Strength and size are often thought to be synonymous. And while the two traits are related, you can certainly have one without the other. There are plenty of powerlifters with relatively modest physiques, just as there are lots of bodybuilders who aren’t nearly as strong as their bulk would suggest.

Strength is a function of two main factors: the size and type of the muscles fibres being recruited during a lift and the efficiency of the nervous system during said recruitment. The faster those fibres fire, the greater the force produced. In order to train the nervous system to recruit the most fast twitch muscle fibres possible, you need to lift heavy weight for low reps, usually no more than five or six for every set. Remember, those fast twitch fibres produce a ton of force, but they get tired fast.

Training for size is a slightly different story. Mechanical tension (i.e., forcing your muscles to work) and metabolic stress (i.e., the cellular swelling that occurs when a muscle works to failure) are the factors that lead to hypertrophy (that’s gym-speak for muscle growth). Finding the proper balance between these two factors is the challenge in getting jacked. If the weight is too heavy, you won’t be able to perform enough reps to induce metabolic stress; if the weight is too light, you’ll be relying mostly on slow twitch fibres and won’t be able to produce enough mechanical tension. For gains in size, 8-15 reps for every set often does the trick.

Putting it all together

Gym rats and sports scientists have determined that to make real, appreciable progress in the weight room, you need to perform somewhere in the neighbourhood of 50-120 reps for every body part each week. Now that we know the weekly rep total we’re aiming for, we can apply some meathead math and come up with more precise numbers for each session.
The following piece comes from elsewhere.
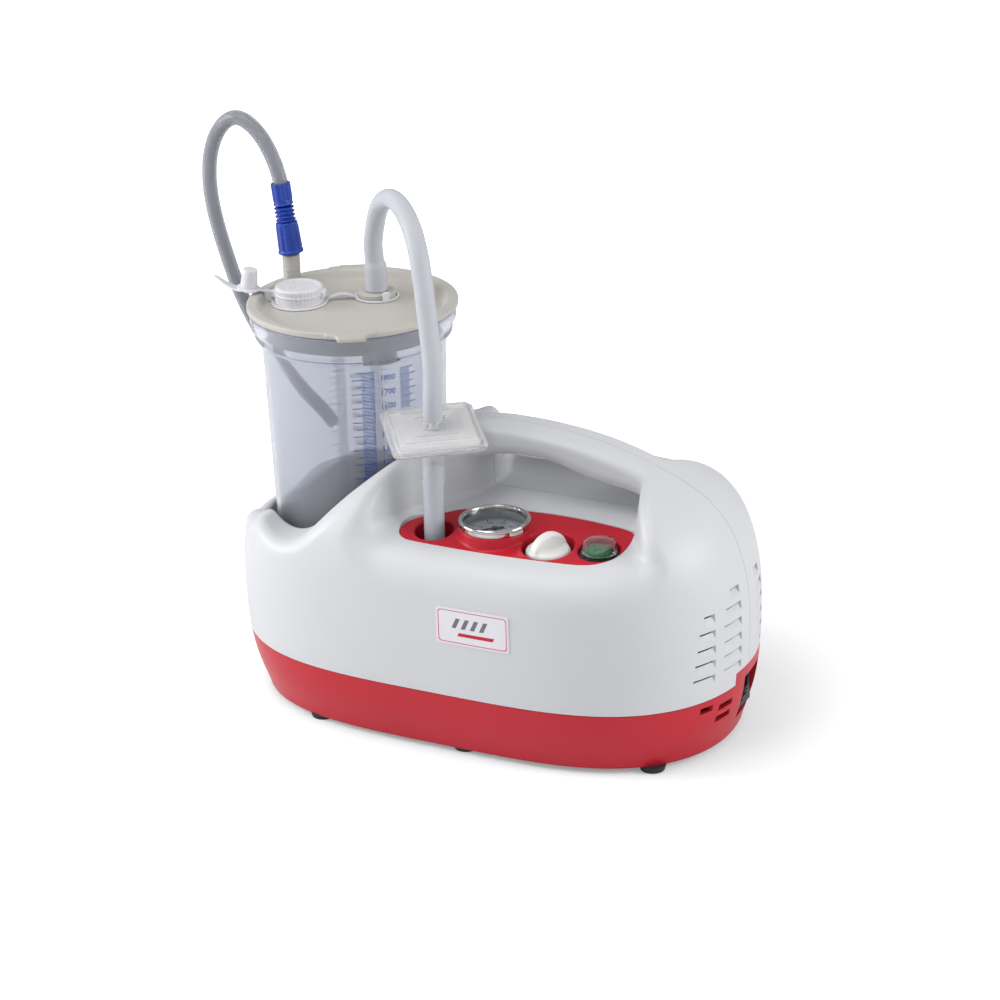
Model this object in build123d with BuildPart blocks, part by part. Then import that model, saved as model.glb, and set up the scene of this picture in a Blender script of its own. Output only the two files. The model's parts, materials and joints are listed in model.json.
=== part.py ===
from build123d import *
import math
import os

os.makedirs("parts", exist_ok=True)

# ------------------------------------------------------------------
# Portable suction pump: +X along the length (control side to the
# right of the jar), front faces -Y, +Z up.  Modelled with the floor at
# z = 0 below the middle of the housing; saved with the origin on the
# underside of the base, 4 mm higher.  Millimetres.
# ------------------------------------------------------------------
UNDERSIDE_Z = 4.0

# covers and base
COVER_WALL = 2.6
BASE_WALL = 3.0
BASE_FLOOR_TOP = 7.0
SPLIT_Z = 47.4                 # base / covers parting height
SPLIT_GAP = 0.2                # half of the parting gap
BASE_TOP = SPLIT_Z - SPLIT_GAP
COVER_BOTTOM = SPLIT_Z + SPLIT_GAP
SEAM_GAP = 0.15                # half of the front / rear parting gap

# housing screws
POSTS = [(137.5, -60.0), (62.0, -84.0), (-62.0, -85.0),
         (137.5, 60.0), (62.0, 84.0), (-62.0, 85.0)]
POST_R = 6.0
SCREW_HOLE_R = 1.75

# collecting jar and its well
JAR_X = -103.45
JAR_XY = (JAR_X, 0)
WELL_R = 65.2
TRAY_Z = 36.0
JAR_BOTTOM = TRAY_Z
JAR_FLANGE_TOP = 264.0

# control floor: z = FLOOR_Z + FLOOR_SLOPE * y, and the rear recess floor
FLOOR_Z = 154.5
FLOOR_SLOPE = 0.15
REAR_FLOOR_Z = 173.0
REAR_FLOOR_SLOPE = -0.2
PANEL_PLANE = Plane(origin=(0, 0, FLOOR_Z), x_dir=(1, 0, 0), z_dir=(0, -FLOOR_SLOPE, 1))

# controls, seen from above
PORT_XY = PORT_X, PORT_Y = (-14.5, -64.0)
GAUGE_XY = GAUGE_X, GAUGE_Y = (25.0, -55.0)
KNOB_XY = KNOB_X, KNOB_Y = (65.5, -60.5)
SWITCH_XY = SWITCH_X, SWITCH_Y = (99.5, -56.0)
PORT_SEAT_Z = 118.0
KNOB_SEAT_Z = 136.0
SWITCH_SEAT_Z = 142.0

# run capacitor, lying along X in a saddle of the base
CAPACITOR_YZ = {"y": -44, "z": 30}
CAPACITOR_R = 14

# mains inlet, behind the middle plane, and the pocket around it
INLET_Y = 12.0
POCKET_Y = 6.5
POCKET_WIDTH = 49
POCKET_Z = 12.5
POCKET_HEIGHT = 43.4
POCKET_GAP = 0.3               # clearance of the covers around the pocket

# motor axis
MOTOR_Y, MOTOR_Z = 22.0, 60.0

CUT = Mode.SUBTRACT
ON_BASE = (Align.CENTER, Align.CENTER, Align.MIN)
FROM_LEFT = (Align.MIN, Align.CENTER, Align.MIN)     # starts at its x, stands on its z
CENTRED = (Align.CENTER, Align.CENTER, Align.CENTER)


# ------------------------------------------------------------------
# helpers
# ------------------------------------------------------------------
def save(part, name):
    placed = part.moved(Location((0, 0, -UNDERSIDE_Z)))
    placed.label = name
    export_step(placed, "parts/" + name + ".step")


def cylinder(radius, z, height, *centers, mode=Mode.ADD):
    """Upright cylinders standing at height z over each (x, y)."""
    with Locations(*[(x, y, z) for x, y in centers]):
        Cylinder(radius, height, align=ON_BASE, mode=mode)


def x_cylinder(x0, x1, radius, y=MOTOR_Y, z=MOTOR_Z, mode=Mode.ADD):
    """Cylinder lying along X, on the motor axis unless told otherwise."""
    with Locations(Location((x0, y, z), (0, 90, 0))):
        Cylinder(radius, x1 - x0, align=ON_BASE, mode=mode)


def block(size, *spots, mode=Mode.ADD, align=ON_BASE):
    """A box of (x, y, z) size at each (x, y, z) spot."""
    with Locations(*spots):
        Box(*size, align=align, mode=mode)


def annulus(outer, inner):
    Circle(outer)
    Circle(inner, mode=CUT)


def direction(angle):
    """Level unit vector at an angle in degrees from +X."""
    return (math.cos(math.radians(angle)), math.sin(math.radians(angle)), 0)


def shift(points, distance):
    """Move the points of an open curve to its right by a distance."""
    moved = []
    for i, (u, v) in enumerate(points):
        j = max(1, min(len(points) - 2, i))
        du = points[j + 1][0] - points[j - 1][0]
        dv = points[j + 1][1] - points[j - 1][1]
        length = math.hypot(du, dv)
        moved.append((u + distance * dv / length, v - distance * du / length))
    return moved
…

If you perform three total body workouts each week, you’re looking at 15-40 reps for every body part each workout. If you’re in the gym four days a week, the rep range drops to 12-30 for every body part. Dividing those reps into multiple sets is important as it helps reduce excessive soreness and ensure you’re lifting with enough focused intensity.
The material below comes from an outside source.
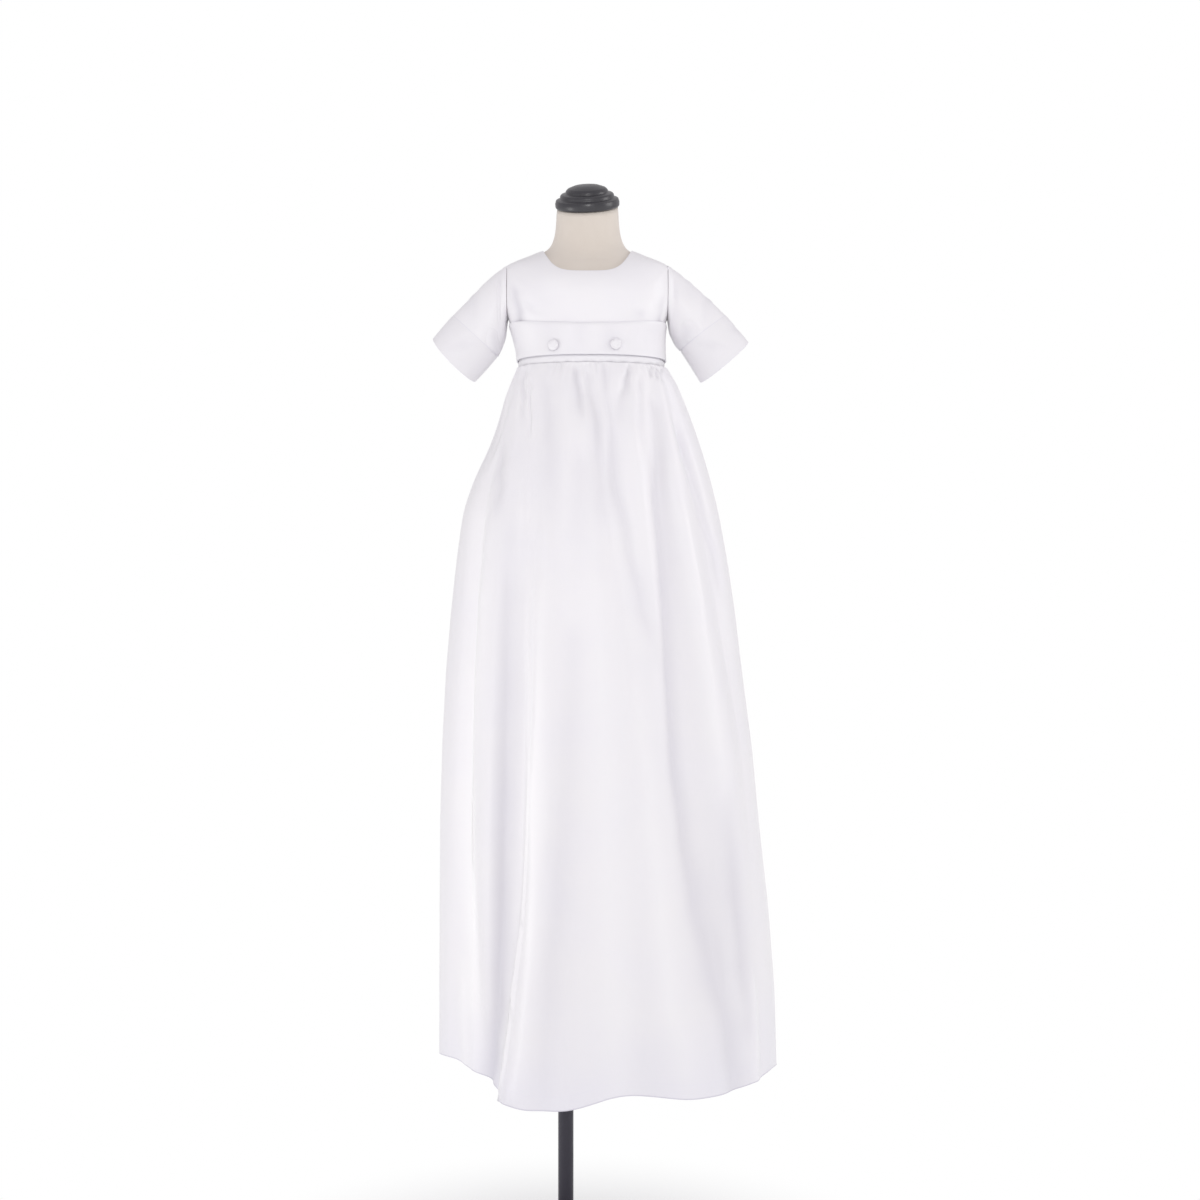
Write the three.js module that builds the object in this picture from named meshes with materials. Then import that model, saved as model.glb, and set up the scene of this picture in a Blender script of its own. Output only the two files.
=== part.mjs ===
// A baby's christening gown on a limbless dress form with a stand.
// Lengths are in millimetres. Z is up, the front faces -Y and the wearer's left side is at +X.
// The floor is Z = 0 and the stand's pole runs up the Z axis. The form stands a little to one side of
// the pole, so the gown's own tables count X from the form's middle.
// The cloth pieces are walls with an outer and an inner face, sewn edge to edge with a small seam gap.

import * as THREE from "three";

// Sizes.

const FORM_X = 26; // middle of the form, from the pole
const SEAM_GAP = 0.3; // between two pieces that meet
const CLOTH = 2.0; // wall of the bodice, sleeves and skirt
const CUFF_CLOTH = 2.3; // a cuff is a folded band, so it is thicker
const CUFF_STEP = 0.5; // how far a cuff stands out from its sleeve
const BELT_CLOTH = 1.8;
const BELT_GAP = 0.42; // between the bodice and the belt that lies on it
const STRIP_CLOTH = 2.1;
const SHOULDER_LIFT = 0.95; // the bodice lies this far above the form's shoulders

// The stand.
const BASE_RADIUS = 150;
const BASE_EDGE_HEIGHT = 7;
const BASE_CROWN_HEIGHT = 11;
const BASE_CROWN_RADIUS = 60;
const BASE_BEVEL = 1.5;
const POLE_RADIUS = 9.2;
// The collar around the pole's foot, from the bottom up: radius and height.
const COLLAR_OUTLINE = [
  { radius: 22, up: 0 },
  { radius: 22, up: 3 },
  { radius: 14, up: 9 },
  { radius: 13, up: 25 },
  { radius: 12, up: 26 },
];
const ROUND_COLUMNS = { base: 48, collar: 28, pole: 24, cap: 28 };

// The form, as level sections from its bottom to the top of its neck: half widths to the sides, to
// the front and to the back, and how boxy the section is (2 is a true ellipse).
const FORM_SECTIONS = [
  { z: 840, side: 64, front: 48, back: 47, boxy: 2.2 },
  { z: 846, side: 71, front: 54, back: 52, boxy: 2.2 },
  { z: 858, side: 78, front: 59, back: 57, boxy: 2.2 },
  { z: 880, side: 83, front: 62, back: 61, boxy: 2.2 },
  { z: 915, side: 85, front: 64, back: 63, boxy: 2.2 },
  { z: 960, side: 84, front: 64, back: 62, boxy: 2.2 },
  { z: 1010, side: 81, front: 62, back: 59, boxy: 2.2 },
  { z: 1060, side: 79, front: 61, back: 57, boxy: 2.2 },
  { z: 1104, side: 80, front: 62, back: 57.5, boxy: 2.3 },
  { z: 1130, side: 85, front: 63.5, back: 59, boxy: 2.4 },
  { z: 1148, side: 90, front: 64, back: 61, boxy: 2.6 },
  { z: 1160, side: 94.4, front: 64, back: 62, boxy: 2.75 },
  { z: 1175, side: 97, front: 63, back: 62.5, boxy: 2.8 },
  { z: 1190, side: 97.6, front: 59.5, back: 61, boxy: 2.8 },
  { z: 1201, side: 97.4, front: 54, back: 58, boxy: 2.8 },
  { z: 1209, side: 96.6, front: 49, back: 54, boxy: 2.7 },
  { z: 1214, side: 93.5, front: 45, back: 50, boxy: 2.6 },
  { z: 1217, side: 87, front: 42, back: 46.5, boxy: 2.5 },
  { z: 1221, side: 76, front: 39.5, back: 43, boxy: 2.4 },
  { z: 1227, side: 62.5, front: 36.5, back: 39, boxy: 2.2 },
  { z: 1232.5, side: 51, front: 35.5, back: 36.5, boxy: 2.1 },
  { z: 1238.5, side: 45, front: 34.8, back: 35.2, boxy: 2 },
  { z: 1247, side: 41, front: 34.3, back: 34.6, boxy: 2 },
  { z: 1260, side: 38, front: 34, back: 34, boxy: 2 },
  { z: 1286.7, side: 37, front: 33.6, back: 33.6, boxy: 2 },
];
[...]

For the best results, 80 per cent of your exercises should target the fast twitch fibres with multijoint movements such as squats and dumbbell presses with heavy weights in the 5-8 rep range. The remaining 20 per cent should focus on higher volume exercises such as arm curls and lateral raises for 10-15 reps. This will help to pack on some muscle mass while the lighter weights will give your nervous system a bit of a break.